The goods were then resold on the black market. Some of the profits went to buy communications equipment such as satellite telephones, computers and, it is believed, weapons in eastern Europe. The goods were then shipped to Islamic fighters in Algeria and Afghanistan.

A Spanish judge said last week that the leader of an Al-Qaeda cell in Madrid that had direct links to the September 11 attacks on the United States had visited Britain to make contact with the cleric.

Details of the warnings given to MI5 about Qatada, a Palestinian, have been disclosed for the first time by Reda Hassaine, who said he was paid to infiltrate the mosque in north London.

Hassaine said that in 1999 he was instructed by his MI5 handler to meet Qatada twice a month and infiltrate Bin Laden's network in London. The operation ended abruptly last year after one of Qatada's bodyguards became suspicious and beat up Hassaine.

Last week Hassaine said Qatada should have been detained by police. However, his MI5 handlers told him that, despite his dossier of allegations, there was 'no evidence' that Qatada had committed any crime in Britain and that it was not possible to deport him.

Whitehall sources have privately confirmed that Hassaine was involved in an intelligence-gathering operation against Qatada but declined to explain why they have not taken further action.

Qatada is wanted in Jordan after being convicted of masterminding and financing a series of bomb attacks against tourists to coincide with the millennium celebrations.

Hassaine said he described in a series of written reports to MI5 how Qatada was the 'spiritual leader' of a banned Algerian terror organisation called the Salafist Group for Call and Combat, known as GSPC. The group is said by security officials to be 'affiliated' to Bin Laden's Al-Qaeda network.
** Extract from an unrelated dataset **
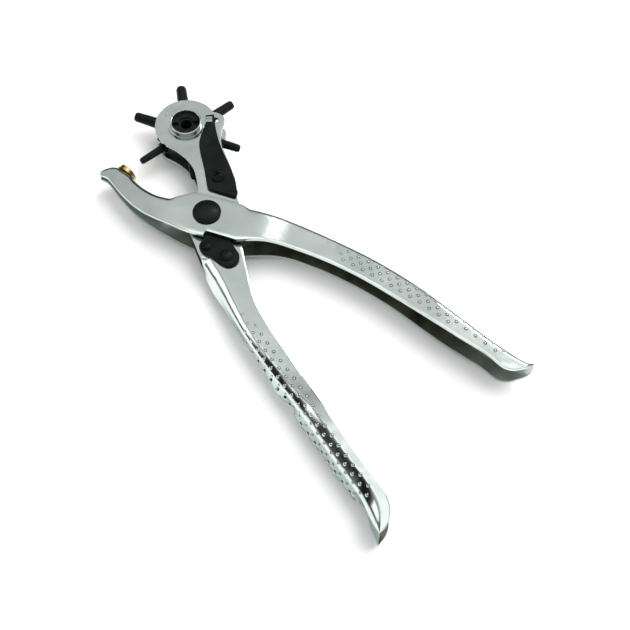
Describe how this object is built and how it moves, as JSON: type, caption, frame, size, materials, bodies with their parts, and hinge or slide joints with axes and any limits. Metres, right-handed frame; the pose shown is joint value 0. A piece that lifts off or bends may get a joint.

It was banned when the Terrorism Act came into force in March this year.

Last February Qatada and seven other men, said to be members of the GSPC's British cell, were arrested in London after the discovery of plans to bomb or use sarin nerve gas against an unspecified target in Strasbourg. Charges against Qatada were not pursued.

During the investigation, codenamed Operation Odin, Special Branch officers raided Qatada's home, a run-down semi-detached house in Acton, west London, and found more than £100,000 in cash. Security sources have linked some of the money to collections held by Qatada at a local leisure centre, which doubled as his mosque until last year.

Hassaine said that Qatada, whose accounts have now been frozen, would stand on a wooden chair in front of his audience at the mosque and urge his followers to contribute to the Islamic holy war.

"He would hold out a plastic box and tell his supporters that it was their duty to give as much as they could to help the jihad. He told them that God would reimburse them. There might have been 200 people there and some would give up to  £50."

Hassaine recalled that when Qatada issued a fatwa, "he said that it was legitimate for fighters waging the holy war in Algeria and other Arab countries to kill the women and children of members of the security forces. He said the children had to be given the right to go to paradise".

Spanish investigators want to question Qatada over his links with at least seven Al-Qaeda activists being held in Spain over the September 11 attacks. MI5 monitored the group's leader, Abu Dahdah, on at least 20 occasions when he visited Qatada in Britain.

Qatada denies any links with Bin Laden but says that he fully expects to be arrested soon under new anti-terror laws.

"In this country you just wanted a target to shoot at and you wanted someone to talk about," he said. "I am a big target with a big belly."